Objective:
The entries below contain a line with "Turn this picture of an object into a standalone" and a line with "ARCH_RISE = 0.0265". Quote exactly those two lines and all lines between them.

Input material:
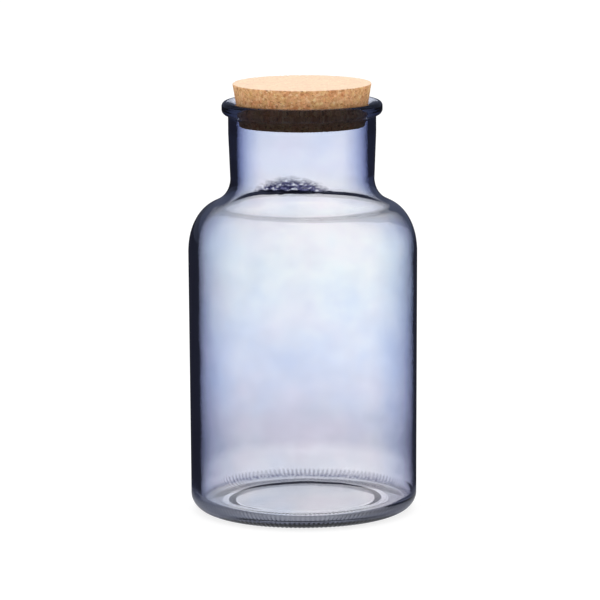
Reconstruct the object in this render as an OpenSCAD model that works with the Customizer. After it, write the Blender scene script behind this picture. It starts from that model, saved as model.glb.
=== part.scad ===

...

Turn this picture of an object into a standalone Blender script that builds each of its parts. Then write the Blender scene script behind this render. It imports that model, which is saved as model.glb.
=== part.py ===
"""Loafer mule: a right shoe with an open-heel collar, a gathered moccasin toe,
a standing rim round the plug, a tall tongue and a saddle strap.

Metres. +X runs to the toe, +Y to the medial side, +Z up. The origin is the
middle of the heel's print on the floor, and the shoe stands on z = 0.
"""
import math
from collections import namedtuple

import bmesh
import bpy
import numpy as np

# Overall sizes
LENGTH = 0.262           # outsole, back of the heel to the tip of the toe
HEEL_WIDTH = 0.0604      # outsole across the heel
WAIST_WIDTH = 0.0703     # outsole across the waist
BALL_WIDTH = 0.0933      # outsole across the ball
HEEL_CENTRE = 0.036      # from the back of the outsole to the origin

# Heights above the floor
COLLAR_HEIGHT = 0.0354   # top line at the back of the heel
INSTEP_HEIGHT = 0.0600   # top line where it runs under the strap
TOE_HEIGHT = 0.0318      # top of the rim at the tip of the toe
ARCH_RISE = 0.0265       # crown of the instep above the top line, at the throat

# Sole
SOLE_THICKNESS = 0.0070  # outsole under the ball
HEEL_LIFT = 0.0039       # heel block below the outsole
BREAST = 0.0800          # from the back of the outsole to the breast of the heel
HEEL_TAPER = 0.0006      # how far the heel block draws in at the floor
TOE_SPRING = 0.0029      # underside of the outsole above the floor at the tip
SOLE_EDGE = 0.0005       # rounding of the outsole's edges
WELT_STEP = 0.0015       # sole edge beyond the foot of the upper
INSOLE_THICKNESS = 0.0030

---

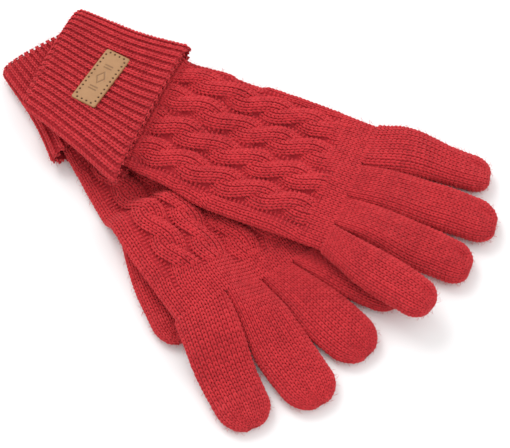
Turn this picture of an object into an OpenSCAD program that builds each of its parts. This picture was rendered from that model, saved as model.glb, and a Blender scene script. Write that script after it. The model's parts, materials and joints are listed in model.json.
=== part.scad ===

Finished answer:
Turn this picture of an object into a standalone Blender script that builds each of its parts. Then write the Blender scene script behind this render. It imports that model, which is saved as model.glb.
=== part.py ===
"""Loafer mule: a right shoe with an open-heel collar, a gathered moccasin toe,
a standing rim round the plug, a tall tongue and a saddle strap.

Metres. +X runs to the toe, +Y to the medial side, +Z up. The origin is the
middle of the heel's print on the floor, and the shoe stands on z = 0.
"""
import math
from collections import namedtuple

import bmesh
import bpy
import numpy as np

# Overall sizes
LENGTH = 0.262           # outsole, back of the heel to the tip of the toe
HEEL_WIDTH = 0.0604      # outsole across the heel
WAIST_WIDTH = 0.0703     # outsole across the waist
BALL_WIDTH = 0.0933      # outsole across the ball
HEEL_CENTRE = 0.036      # from the back of the outsole to the origin

# Heights above the floor
COLLAR_HEIGHT = 0.0354   # top line at the back of the heel
INSTEP_HEIGHT = 0.0600   # top line where it runs under the strap
TOE_HEIGHT = 0.0318      # top of the rim at the tip of the toe
ARCH_RISE = 0.0265       # crown of the instep above the top line, at the throat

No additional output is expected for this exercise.